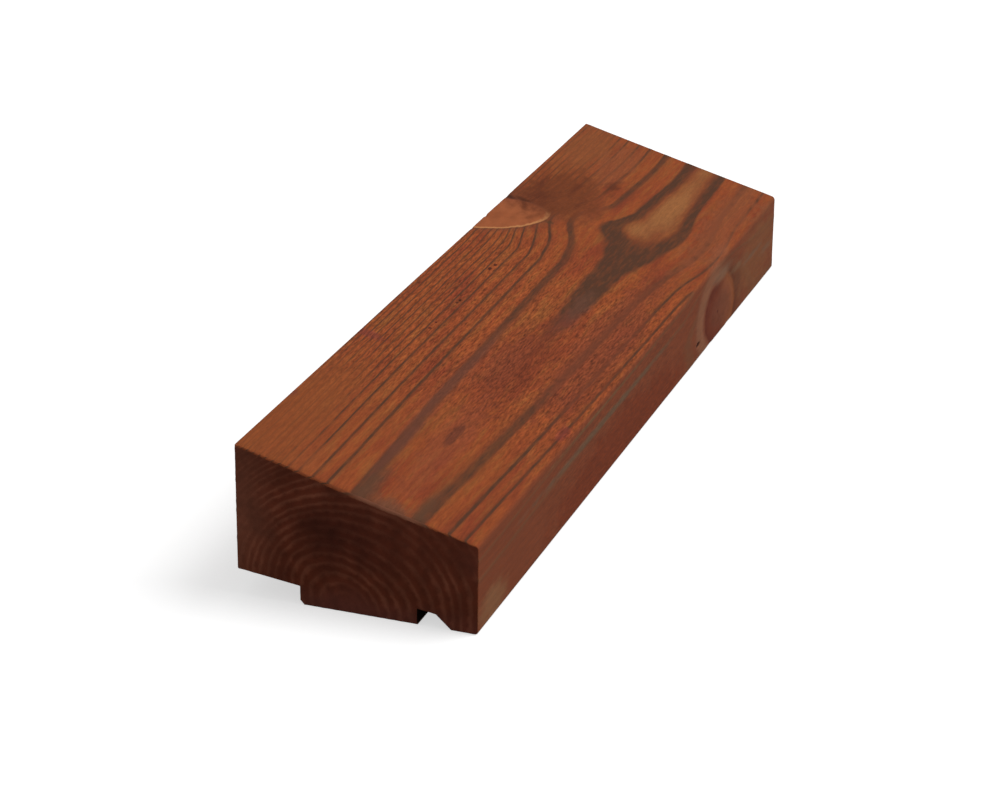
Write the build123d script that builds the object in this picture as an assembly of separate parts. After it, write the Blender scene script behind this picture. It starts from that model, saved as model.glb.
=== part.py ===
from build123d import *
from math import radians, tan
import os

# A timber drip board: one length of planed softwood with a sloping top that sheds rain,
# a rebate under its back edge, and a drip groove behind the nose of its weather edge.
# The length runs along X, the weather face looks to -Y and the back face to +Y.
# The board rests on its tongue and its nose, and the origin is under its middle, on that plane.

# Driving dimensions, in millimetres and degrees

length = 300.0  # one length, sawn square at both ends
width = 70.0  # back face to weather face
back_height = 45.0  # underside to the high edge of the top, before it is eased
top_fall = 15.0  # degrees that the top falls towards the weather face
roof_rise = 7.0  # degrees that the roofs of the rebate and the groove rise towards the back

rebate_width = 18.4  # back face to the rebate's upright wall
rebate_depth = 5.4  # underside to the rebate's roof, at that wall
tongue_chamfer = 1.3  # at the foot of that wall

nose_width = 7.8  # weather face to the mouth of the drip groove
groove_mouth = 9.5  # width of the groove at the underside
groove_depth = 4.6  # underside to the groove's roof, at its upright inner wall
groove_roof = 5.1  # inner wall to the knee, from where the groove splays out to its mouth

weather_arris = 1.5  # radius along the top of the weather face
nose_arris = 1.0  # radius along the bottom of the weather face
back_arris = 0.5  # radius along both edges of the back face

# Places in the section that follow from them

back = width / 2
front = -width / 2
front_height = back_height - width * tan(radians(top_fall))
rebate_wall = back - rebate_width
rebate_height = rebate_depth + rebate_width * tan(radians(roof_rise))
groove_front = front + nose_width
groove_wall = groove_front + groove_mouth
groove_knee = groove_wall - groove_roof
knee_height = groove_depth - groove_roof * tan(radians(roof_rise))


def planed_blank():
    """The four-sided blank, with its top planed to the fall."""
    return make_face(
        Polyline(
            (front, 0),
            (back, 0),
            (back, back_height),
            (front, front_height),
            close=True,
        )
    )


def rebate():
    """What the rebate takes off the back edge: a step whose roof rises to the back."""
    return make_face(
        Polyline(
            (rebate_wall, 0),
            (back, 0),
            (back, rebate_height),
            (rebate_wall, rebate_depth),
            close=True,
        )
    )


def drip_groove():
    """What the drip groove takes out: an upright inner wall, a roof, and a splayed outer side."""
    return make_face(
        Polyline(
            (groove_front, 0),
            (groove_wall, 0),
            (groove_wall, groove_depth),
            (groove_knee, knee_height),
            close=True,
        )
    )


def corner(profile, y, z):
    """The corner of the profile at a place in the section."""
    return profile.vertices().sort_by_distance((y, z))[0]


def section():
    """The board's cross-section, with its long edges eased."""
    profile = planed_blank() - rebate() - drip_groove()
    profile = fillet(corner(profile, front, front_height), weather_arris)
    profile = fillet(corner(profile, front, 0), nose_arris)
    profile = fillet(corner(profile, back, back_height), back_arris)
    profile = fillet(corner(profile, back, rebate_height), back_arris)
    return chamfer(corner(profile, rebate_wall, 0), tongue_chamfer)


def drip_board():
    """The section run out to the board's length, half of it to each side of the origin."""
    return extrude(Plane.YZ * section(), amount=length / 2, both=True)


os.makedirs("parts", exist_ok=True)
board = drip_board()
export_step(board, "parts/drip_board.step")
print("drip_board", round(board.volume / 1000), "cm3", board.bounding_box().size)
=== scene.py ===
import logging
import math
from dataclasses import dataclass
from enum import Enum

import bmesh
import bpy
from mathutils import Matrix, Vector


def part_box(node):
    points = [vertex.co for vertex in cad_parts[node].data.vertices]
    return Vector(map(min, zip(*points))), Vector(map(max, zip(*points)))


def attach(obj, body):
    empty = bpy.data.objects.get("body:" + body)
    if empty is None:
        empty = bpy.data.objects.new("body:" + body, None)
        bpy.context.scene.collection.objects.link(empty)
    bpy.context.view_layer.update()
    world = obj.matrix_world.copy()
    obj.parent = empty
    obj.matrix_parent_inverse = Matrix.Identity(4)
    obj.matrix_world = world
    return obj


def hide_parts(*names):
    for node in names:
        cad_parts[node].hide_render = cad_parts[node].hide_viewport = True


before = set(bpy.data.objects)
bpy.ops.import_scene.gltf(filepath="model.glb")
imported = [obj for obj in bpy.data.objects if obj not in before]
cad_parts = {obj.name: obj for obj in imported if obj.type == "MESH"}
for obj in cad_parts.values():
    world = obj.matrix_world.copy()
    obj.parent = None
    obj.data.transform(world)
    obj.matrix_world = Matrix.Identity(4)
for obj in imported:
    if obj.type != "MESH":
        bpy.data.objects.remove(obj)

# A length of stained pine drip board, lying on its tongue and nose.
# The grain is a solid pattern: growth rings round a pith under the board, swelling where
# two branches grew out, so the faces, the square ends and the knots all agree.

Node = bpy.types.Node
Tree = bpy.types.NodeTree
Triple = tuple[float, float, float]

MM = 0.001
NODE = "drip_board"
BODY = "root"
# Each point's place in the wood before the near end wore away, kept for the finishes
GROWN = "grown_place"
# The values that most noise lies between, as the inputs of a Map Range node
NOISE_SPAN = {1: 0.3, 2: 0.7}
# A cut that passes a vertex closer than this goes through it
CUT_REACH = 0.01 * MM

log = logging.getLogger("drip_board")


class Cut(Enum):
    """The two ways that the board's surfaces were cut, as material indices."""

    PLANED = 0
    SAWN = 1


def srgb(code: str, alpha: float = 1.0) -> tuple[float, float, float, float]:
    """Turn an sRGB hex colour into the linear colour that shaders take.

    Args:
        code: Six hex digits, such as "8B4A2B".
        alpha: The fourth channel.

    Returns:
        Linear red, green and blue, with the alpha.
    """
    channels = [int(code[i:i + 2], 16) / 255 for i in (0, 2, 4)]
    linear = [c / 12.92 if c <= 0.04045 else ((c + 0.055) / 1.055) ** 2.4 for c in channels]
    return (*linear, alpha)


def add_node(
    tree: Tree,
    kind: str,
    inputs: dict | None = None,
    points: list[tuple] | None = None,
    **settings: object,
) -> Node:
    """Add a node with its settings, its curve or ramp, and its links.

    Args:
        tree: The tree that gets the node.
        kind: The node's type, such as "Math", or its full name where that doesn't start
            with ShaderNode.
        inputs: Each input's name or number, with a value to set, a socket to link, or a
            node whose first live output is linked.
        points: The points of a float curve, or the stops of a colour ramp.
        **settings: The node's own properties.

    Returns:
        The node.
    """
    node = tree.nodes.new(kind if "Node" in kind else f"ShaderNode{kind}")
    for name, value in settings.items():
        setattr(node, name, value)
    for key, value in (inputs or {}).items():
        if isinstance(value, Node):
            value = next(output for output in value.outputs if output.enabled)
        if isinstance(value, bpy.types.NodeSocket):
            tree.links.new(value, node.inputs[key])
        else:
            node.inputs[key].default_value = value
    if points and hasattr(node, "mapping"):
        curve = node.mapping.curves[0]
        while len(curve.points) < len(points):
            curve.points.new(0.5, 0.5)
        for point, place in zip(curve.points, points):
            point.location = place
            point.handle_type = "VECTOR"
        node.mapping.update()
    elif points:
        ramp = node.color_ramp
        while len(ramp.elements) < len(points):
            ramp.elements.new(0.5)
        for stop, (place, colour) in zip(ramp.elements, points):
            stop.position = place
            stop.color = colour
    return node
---
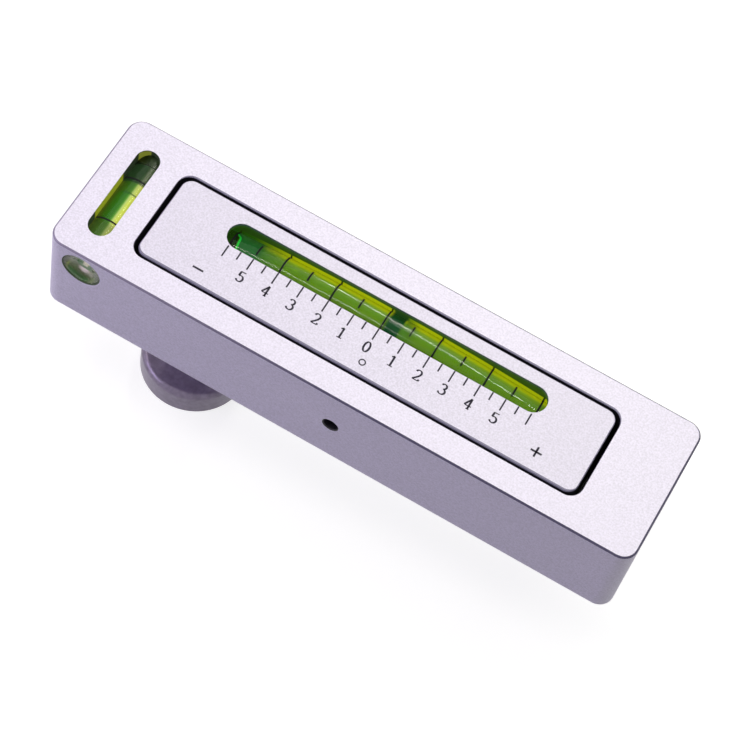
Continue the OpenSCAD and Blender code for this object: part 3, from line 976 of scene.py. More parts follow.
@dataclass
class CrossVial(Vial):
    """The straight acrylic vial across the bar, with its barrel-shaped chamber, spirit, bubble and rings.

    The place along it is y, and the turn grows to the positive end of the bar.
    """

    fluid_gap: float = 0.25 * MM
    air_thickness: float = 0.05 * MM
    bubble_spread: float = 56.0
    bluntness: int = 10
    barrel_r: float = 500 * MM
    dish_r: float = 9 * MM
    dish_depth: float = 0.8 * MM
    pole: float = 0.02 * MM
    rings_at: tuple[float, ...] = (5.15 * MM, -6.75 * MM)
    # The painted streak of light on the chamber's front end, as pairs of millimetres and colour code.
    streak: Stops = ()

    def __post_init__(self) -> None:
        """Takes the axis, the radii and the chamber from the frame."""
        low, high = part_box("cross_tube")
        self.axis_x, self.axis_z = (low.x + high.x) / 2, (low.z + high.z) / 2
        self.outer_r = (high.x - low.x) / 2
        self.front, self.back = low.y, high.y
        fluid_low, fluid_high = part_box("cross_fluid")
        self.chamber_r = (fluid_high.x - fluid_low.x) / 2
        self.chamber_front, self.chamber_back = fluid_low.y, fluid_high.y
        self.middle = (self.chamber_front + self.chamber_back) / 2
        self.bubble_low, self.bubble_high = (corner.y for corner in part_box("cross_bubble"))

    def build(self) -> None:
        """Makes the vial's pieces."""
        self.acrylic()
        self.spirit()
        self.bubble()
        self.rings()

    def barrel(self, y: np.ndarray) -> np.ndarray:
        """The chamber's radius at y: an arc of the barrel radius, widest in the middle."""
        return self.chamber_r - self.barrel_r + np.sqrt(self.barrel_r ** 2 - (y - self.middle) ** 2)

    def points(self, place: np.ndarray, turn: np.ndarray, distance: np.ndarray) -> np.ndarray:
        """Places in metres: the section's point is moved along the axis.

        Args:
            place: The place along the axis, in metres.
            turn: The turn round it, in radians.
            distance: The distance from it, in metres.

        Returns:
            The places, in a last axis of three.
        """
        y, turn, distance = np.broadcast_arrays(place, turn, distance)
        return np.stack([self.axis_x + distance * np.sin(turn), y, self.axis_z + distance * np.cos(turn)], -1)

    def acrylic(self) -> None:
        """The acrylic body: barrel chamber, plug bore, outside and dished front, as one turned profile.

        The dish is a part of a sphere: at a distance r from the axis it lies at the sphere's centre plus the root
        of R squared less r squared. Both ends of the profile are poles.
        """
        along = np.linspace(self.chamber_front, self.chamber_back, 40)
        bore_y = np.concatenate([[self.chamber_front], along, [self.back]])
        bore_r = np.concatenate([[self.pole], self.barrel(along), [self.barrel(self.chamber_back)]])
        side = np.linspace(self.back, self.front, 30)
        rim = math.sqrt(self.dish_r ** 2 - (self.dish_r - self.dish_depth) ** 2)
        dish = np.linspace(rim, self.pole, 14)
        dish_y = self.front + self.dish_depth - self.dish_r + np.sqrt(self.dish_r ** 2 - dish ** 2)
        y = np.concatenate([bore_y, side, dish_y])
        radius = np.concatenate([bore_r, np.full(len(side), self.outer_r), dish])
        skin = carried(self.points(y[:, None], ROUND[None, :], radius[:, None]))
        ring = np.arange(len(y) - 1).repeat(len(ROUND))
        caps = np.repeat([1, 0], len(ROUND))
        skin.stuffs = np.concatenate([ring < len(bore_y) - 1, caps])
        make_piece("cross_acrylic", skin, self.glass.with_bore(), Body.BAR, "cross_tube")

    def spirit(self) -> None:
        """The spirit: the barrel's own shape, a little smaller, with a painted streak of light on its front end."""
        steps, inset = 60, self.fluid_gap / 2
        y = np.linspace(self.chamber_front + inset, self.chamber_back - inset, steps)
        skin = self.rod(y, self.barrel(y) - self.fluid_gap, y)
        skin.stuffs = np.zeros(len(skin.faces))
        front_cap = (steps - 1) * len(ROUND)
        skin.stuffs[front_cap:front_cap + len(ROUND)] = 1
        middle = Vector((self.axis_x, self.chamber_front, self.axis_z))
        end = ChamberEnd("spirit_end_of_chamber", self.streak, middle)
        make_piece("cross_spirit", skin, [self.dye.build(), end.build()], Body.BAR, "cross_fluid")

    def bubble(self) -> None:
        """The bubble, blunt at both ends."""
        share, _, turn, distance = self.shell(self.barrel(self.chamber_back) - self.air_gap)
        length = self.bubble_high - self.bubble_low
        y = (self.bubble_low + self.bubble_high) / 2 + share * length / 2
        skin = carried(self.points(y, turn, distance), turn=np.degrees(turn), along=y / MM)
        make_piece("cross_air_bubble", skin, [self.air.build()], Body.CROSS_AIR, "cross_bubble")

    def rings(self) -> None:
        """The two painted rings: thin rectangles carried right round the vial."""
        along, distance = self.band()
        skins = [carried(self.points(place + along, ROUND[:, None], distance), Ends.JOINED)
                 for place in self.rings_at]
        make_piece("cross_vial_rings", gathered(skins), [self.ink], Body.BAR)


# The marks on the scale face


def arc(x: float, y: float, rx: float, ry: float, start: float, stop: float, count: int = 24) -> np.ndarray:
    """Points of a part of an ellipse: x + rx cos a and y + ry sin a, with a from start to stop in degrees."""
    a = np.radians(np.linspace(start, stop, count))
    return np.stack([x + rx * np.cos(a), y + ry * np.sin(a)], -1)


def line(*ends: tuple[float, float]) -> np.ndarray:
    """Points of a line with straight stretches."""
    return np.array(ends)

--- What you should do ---
Quote the data above from the line containing "return extrude(Plane.YZ *" to the line containing "# two branches", inclusive, and stop.

--- The solution ---
    return extrude(Plane.YZ * section(), amount=length / 2, both=True)


os.makedirs("parts", exist_ok=True)
board = drip_board()
export_step(board, "parts/drip_board.step")
print("drip_board", round(board.volume / 1000), "cm3", board.bounding_box().size)
=== scene.py ===
import logging
import math
from dataclasses import dataclass
from enum import Enum

import bmesh
import bpy
from mathutils import Matrix, Vector


def part_box(node):
    points = [vertex.co for vertex in cad_parts[node].data.vertices]
    return Vector(map(min, zip(*points))), Vector(map(max, zip(*points)))


def attach(obj, body):
    empty = bpy.data.objects.get("body:" + body)
    if empty is None:
        empty = bpy.data.objects.new("body:" + body, None)
        bpy.context.scene.collection.objects.link(empty)
    bpy.context.view_layer.update()
    world = obj.matrix_world.copy()
    obj.parent = empty
    obj.matrix_parent_inverse = Matrix.Identity(4)
    obj.matrix_world = world
    return obj


def hide_parts(*names):
    for node in names:
        cad_parts[node].hide_render = cad_parts[node].hide_viewport = True


before = set(bpy.data.objects)
bpy.ops.import_scene.gltf(filepath="model.glb")
imported = [obj for obj in bpy.data.objects if obj not in before]
cad_parts = {obj.name: obj for obj in imported if obj.type == "MESH"}
for obj in cad_parts.values():
    world = obj.matrix_world.copy()
    obj.parent = None
    obj.data.transform(world)
    obj.matrix_world = Matrix.Identity(4)
for obj in imported:
    if obj.type != "MESH":
        bpy.data.objects.remove(obj)

# A length of stained pine drip board, lying on its tongue and nose.
# The grain is a solid pattern: growth rings round a pith under the board, swelling where
# two branches grew out, so the faces, the square ends and the knots all agree.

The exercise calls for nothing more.